「ぼくらの勇気」と「LOVEあい」

少年時代の僕に愛と勇気を教えてくれたのはKinki Kids(以下:キンキ)であった。生まれて初めて、自分のお小遣いで買ったシングルCDは「ジェットコースターロマンス」だ。大人になったら、こんな遊園地に行って、まさにジェットコースターのような夏を過ごすんだろなあ。と当時は子どもながらに妄想した。実際には虹が飛び散るどころか絶叫マシーンでよだれをまき散らし、君をさらう余裕やぼくの手をギュッと抱いててなんて言うゆとりなどなく、刃牙の花山薫がごとくてめえの身体を支える安全バーを脅威的な握力をもって握りしめることになるのだが。
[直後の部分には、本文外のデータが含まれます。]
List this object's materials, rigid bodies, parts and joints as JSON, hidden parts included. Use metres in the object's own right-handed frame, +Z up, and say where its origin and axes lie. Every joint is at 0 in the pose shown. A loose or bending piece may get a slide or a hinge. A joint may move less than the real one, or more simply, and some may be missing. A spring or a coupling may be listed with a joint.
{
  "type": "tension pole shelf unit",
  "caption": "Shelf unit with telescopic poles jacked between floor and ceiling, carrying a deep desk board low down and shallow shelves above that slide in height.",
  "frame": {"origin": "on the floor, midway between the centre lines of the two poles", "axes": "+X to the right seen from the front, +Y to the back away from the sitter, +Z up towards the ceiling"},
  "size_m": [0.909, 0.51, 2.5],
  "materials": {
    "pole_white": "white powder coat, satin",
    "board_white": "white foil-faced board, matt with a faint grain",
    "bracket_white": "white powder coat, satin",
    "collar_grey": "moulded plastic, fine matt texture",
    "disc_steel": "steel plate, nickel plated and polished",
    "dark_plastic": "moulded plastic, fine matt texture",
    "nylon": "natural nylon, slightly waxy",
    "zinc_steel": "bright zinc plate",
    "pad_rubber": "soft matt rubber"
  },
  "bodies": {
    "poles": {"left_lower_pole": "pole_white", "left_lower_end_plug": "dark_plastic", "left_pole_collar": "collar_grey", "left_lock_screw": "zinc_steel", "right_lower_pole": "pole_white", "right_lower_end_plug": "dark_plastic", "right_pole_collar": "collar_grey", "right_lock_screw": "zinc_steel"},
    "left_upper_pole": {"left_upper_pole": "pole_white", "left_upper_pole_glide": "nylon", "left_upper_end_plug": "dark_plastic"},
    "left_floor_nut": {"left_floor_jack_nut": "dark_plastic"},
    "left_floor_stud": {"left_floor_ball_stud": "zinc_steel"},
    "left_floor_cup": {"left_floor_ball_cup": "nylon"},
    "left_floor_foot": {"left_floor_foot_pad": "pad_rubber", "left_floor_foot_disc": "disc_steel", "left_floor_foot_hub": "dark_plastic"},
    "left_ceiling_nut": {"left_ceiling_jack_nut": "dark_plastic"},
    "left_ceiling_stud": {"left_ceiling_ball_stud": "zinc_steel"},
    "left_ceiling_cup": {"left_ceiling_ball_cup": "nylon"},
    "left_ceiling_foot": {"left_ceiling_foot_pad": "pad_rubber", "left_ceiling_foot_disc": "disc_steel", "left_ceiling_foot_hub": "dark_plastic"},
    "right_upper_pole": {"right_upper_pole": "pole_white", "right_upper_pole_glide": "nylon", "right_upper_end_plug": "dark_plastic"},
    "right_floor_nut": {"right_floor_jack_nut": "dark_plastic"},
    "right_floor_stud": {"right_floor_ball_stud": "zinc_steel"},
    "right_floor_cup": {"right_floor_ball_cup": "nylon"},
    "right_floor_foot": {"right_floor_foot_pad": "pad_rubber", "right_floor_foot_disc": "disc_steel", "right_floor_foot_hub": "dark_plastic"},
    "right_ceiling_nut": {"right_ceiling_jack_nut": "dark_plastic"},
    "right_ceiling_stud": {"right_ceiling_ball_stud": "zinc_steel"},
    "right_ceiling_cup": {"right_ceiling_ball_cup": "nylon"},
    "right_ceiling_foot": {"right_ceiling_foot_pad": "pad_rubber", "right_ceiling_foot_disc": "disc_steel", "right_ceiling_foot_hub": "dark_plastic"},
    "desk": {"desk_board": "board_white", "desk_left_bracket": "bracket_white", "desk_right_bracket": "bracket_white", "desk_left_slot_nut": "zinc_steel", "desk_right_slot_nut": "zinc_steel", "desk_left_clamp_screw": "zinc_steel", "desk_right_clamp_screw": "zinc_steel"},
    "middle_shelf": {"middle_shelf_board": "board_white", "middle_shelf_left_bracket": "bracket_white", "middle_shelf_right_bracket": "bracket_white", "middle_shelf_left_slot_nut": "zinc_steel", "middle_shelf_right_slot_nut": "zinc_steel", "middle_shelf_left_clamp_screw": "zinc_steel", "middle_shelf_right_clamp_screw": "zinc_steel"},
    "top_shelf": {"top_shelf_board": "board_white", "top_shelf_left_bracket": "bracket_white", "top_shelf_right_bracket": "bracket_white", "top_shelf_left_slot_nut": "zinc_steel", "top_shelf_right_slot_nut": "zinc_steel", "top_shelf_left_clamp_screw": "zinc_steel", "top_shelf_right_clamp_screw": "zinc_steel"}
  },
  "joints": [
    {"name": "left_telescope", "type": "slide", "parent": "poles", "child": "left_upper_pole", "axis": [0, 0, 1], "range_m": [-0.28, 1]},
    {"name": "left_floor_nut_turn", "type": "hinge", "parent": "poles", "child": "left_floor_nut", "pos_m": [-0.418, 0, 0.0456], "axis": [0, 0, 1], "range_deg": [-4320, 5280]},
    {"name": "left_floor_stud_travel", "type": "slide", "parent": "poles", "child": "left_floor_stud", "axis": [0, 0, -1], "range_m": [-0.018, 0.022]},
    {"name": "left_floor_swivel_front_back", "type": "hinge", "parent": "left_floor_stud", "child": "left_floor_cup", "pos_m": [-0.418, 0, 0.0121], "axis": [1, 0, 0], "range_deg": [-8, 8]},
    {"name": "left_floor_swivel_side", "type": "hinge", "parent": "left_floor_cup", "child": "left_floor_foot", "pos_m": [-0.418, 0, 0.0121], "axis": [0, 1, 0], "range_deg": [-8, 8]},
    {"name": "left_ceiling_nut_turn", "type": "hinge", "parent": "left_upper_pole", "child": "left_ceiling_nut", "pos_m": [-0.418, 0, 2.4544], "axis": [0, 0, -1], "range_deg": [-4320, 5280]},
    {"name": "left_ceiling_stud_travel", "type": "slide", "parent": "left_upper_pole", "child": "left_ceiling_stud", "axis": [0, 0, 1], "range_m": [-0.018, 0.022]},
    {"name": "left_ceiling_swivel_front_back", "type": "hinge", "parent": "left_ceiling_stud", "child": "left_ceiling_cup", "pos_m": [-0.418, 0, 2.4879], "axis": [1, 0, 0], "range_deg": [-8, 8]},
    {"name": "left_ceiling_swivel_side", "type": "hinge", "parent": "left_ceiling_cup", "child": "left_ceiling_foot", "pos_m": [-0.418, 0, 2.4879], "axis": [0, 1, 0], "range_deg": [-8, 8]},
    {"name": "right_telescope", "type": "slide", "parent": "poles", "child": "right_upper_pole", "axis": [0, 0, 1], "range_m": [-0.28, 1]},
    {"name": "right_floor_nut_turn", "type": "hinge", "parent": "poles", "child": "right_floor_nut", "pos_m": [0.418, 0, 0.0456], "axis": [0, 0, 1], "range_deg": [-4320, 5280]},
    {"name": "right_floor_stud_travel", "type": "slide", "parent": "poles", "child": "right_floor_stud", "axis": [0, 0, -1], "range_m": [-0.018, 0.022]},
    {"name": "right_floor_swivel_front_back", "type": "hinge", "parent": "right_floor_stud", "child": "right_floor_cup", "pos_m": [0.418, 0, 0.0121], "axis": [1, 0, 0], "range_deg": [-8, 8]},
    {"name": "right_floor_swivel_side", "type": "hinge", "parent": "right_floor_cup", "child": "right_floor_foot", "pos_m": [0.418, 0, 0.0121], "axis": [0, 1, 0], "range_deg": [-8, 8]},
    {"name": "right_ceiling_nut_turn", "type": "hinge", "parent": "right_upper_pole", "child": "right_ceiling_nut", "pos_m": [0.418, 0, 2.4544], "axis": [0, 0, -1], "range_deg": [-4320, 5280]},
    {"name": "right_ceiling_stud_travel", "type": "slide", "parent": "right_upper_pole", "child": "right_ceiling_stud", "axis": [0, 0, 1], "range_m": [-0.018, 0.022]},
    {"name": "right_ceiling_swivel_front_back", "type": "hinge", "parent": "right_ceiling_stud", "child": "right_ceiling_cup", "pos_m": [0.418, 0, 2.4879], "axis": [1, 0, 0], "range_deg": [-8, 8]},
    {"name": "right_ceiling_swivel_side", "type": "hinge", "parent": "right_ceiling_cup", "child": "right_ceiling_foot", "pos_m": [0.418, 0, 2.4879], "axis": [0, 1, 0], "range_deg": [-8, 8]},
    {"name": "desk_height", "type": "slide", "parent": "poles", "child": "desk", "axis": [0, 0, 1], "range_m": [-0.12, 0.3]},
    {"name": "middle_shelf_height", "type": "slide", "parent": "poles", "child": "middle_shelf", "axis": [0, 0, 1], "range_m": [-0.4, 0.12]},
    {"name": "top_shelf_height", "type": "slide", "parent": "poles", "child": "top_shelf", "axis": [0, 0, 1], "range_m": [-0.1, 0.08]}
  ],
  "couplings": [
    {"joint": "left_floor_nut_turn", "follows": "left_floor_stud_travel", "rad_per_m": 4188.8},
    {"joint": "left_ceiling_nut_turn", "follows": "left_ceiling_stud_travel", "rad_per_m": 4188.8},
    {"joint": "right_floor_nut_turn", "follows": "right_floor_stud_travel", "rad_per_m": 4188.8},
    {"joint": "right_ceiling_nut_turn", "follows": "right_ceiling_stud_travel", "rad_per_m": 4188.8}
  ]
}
現実においてジェットコースターなロマンスは難しい。山下達郎さんが作詞作曲を担当。今聴くと、王道のジャニーズソングでありながらも夏のシティポップ感がたまらないさすがの仕上がりだ。頭の中で達郎ボイスで脳内再生余裕である。


amazonだとジャケがなかったが、海外サイトではジャケ写付きでがっちり売られている。
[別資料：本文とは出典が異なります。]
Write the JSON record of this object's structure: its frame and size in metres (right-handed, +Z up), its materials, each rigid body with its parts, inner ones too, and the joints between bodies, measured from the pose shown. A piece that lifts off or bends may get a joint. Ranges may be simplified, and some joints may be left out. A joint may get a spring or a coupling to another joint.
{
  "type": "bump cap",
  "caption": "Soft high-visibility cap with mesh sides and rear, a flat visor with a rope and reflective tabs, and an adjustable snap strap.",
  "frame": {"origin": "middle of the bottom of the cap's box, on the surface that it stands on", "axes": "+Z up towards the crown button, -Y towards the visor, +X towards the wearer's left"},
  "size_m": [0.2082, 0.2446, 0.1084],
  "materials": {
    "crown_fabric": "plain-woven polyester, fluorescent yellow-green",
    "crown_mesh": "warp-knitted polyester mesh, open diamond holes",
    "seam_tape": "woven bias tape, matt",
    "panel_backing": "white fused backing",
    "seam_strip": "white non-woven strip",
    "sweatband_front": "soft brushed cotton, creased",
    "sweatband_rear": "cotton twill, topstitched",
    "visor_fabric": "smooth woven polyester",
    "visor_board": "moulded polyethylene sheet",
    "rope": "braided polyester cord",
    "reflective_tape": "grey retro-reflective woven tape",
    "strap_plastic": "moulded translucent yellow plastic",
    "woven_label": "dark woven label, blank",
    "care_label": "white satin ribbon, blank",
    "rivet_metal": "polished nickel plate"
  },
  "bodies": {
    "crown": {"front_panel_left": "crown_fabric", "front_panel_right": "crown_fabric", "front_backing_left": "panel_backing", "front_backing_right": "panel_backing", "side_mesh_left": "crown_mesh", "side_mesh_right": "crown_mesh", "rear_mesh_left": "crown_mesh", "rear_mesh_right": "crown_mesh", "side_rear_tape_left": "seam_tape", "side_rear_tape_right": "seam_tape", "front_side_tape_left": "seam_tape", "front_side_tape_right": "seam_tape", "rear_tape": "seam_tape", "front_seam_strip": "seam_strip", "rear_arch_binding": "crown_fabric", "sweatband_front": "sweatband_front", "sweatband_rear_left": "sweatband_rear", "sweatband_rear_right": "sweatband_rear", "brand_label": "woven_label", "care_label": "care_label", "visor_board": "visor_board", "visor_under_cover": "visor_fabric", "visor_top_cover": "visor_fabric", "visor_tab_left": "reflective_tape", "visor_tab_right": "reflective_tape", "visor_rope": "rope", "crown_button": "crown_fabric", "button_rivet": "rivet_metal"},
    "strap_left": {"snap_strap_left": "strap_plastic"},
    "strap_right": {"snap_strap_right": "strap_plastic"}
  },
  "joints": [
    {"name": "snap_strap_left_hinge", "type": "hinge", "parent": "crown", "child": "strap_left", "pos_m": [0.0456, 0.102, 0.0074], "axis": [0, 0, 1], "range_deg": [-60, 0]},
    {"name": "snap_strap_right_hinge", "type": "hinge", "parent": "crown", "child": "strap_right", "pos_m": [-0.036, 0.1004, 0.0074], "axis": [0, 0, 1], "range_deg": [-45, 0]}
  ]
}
僕は剛くん推し。歌唱力やドラマの役柄、その演技が好きだった。今なお好きなアーティストの1人である。「金田一少年の事件簿」のドラマ化によって、以降、日テレ土9枠は僕の週末の楽しみとなり1997年にはキンキそろい踏みのドラマ「ぼくらの勇気〜未満都市〜」がスタート。「金田一少年」と「銀狼」が共演だと!?(厳密には違うけど)少年の僕の胸は高鳴った。荒廃した近未来、隔離された地域で未成年たちがサバイヴし、ロマンスもする。今思えば厨二感溢れる世界観にグッと引き込まれた。未満都市と書いてMIMAN CITY(みまんシティ)と読むあたりもダサくて最高である。嵐の松潤様や相葉くんの初連ドラ出演作だったりジャニーズファンにとっては他キャストも豪華で、学校の女子たちが月曜日の教室できゃあきゃあ盛り上がっていたのが印象的だ。このドラマのおかげで、僕は好きなコと話題が共有出来て嬉しかった。
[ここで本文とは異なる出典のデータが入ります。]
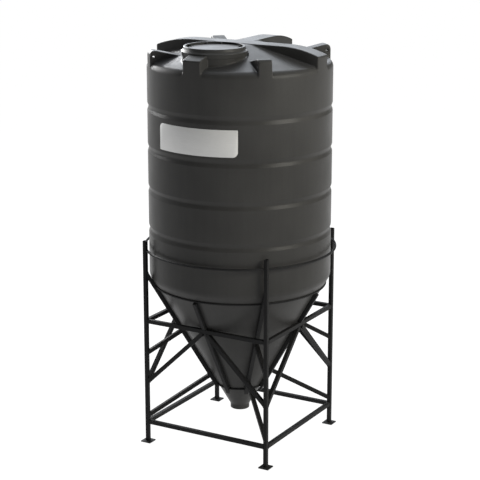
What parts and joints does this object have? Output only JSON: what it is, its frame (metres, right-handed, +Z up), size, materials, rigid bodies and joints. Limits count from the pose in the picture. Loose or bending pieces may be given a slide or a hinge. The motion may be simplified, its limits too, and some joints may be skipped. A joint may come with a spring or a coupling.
{
  "type": "conical bottom tank",
  "caption": "Tall round storage tank with a steep conical bottom and a central outlet, ribbed roof with lifting lugs and an off-centre manway lid, carried in a square braced tube stand.",
  "frame": {"origin": "on the tank's axis at floor level, midway between the four foot plates", "axes": "+Z up along the tank's axis; -Y towards the front, the side with the manway lid and the blank label; +X to the right seen from the front"},
  "size_m": [1.914, 1.914, 4.023],
  "materials": {
    "tank_shell": "matte, slightly pebbled",
    "lid": "matte",
    "frame_paint": "satin black paint"
  },
  "bodies": {
    "root": {"base_rail_back": "frame_paint", "base_rail_front": "frame_paint", "base_rail_left": "frame_paint", "base_rail_right": "frame_paint", "brace_left_back": "frame_paint", "brace_left_front": "frame_paint", "brace_left_left": "frame_paint", "brace_left_right": "frame_paint", "brace_right_back": "frame_paint", "brace_right_front": "frame_paint", "brace_right_left": "frame_paint", "brace_right_right": "frame_paint", "corner_rafter_back_left": "frame_paint", "corner_rafter_back_right": "frame_paint", "corner_rafter_front_left": "frame_paint", "corner_rafter_front_right": "frame_paint", "hoop_back": "frame_paint", "hoop_front": "frame_paint", "hoop_left": "frame_paint", "hoop_right": "frame_paint", "leg_back_left": "frame_paint", "leg_back_right": "frame_paint", "leg_front_left": "frame_paint", "leg_front_right": "frame_paint", "lifting_lug_back_left": "frame_paint", "lifting_lug_back_right": "frame_paint", "lifting_lug_front_left": "frame_paint", "lifting_lug_front_right": "frame_paint", "lower_rafter_back": "frame_paint", "lower_rafter_front": "frame_paint", "lower_rafter_left": "frame_paint", "lower_rafter_right": "frame_paint", "lower_ring": "frame_paint", "lower_strut_back_left": "frame_paint", "lower_strut_back_right": "frame_paint", "lower_strut_front_left": "frame_paint", "lower_strut_front_right": "frame_paint", "manway_lid": "lid", "mid_rail_back": "frame_paint", "mid_rail_front": "frame_paint", "mid_rail_left": "frame_paint", "mid_rail_right": "frame_paint", "roof_rib_back": "frame_paint", "roof_rib_front": "frame_paint", "roof_rib_left": "frame_paint", "roof_rib_right": "frame_paint", "tank_cone": "tank_shell", "tank_outlet": "tank_shell", "tank_roof": "tank_shell", "tank_wall": "tank_shell", "upper_rafter_back": "frame_paint", "upper_rafter_front": "frame_paint", "upper_rafter_left": "frame_paint", "upper_rafter_right": "frame_paint", "upper_ring": "frame_paint", "upper_strut_back_left": "frame_paint", "upper_strut_back_right": "frame_paint", "upper_strut_front_left": "frame_paint", "upper_strut_front_right": "frame_paint"}
  },
  "joints": []
}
そんな「ぼくらの勇気」はいろいろな問題?もあってセル化されておらず、幻のドラマとして封印されてきた。今年、その沈黙を破り20年ぶりにオリジナルドラマとして地上波放送されるという。理由は最終回の約束を本当に果たすためだ。ミレニアル中〜後期、Z世代を完全に置き去りにした、アラサーホイホイ企画。胸が熱くなるじゃないか。


via:Ame-No-Uta FS


さらに、キンキの看板バラエティだった「LOVE LOVE あいしてる」も復活するという。吉田拓郎先生との共演がまた見られるなんて。僕はキンキがギターを弾く姿に憧れて、アコースティックギターの激安セットで購入したくらいにこの番組が好きだった。この、吉田拓郎という、腕っこきの殺し屋みたいな風貌の人は誰なんだろう。世間知らずの少年はキンキから尊敬の眼差しを受ける吉田拓郎さんに対しても畏敬の念を持つようになっていた。LOVEあいを皮切りにブレイク、サイコキャラを炸裂させていた篠原ともえさんも登場するようで見逃せない。シノラーファッションを見せてくれることを期待したいし、もう全部だきしめたい。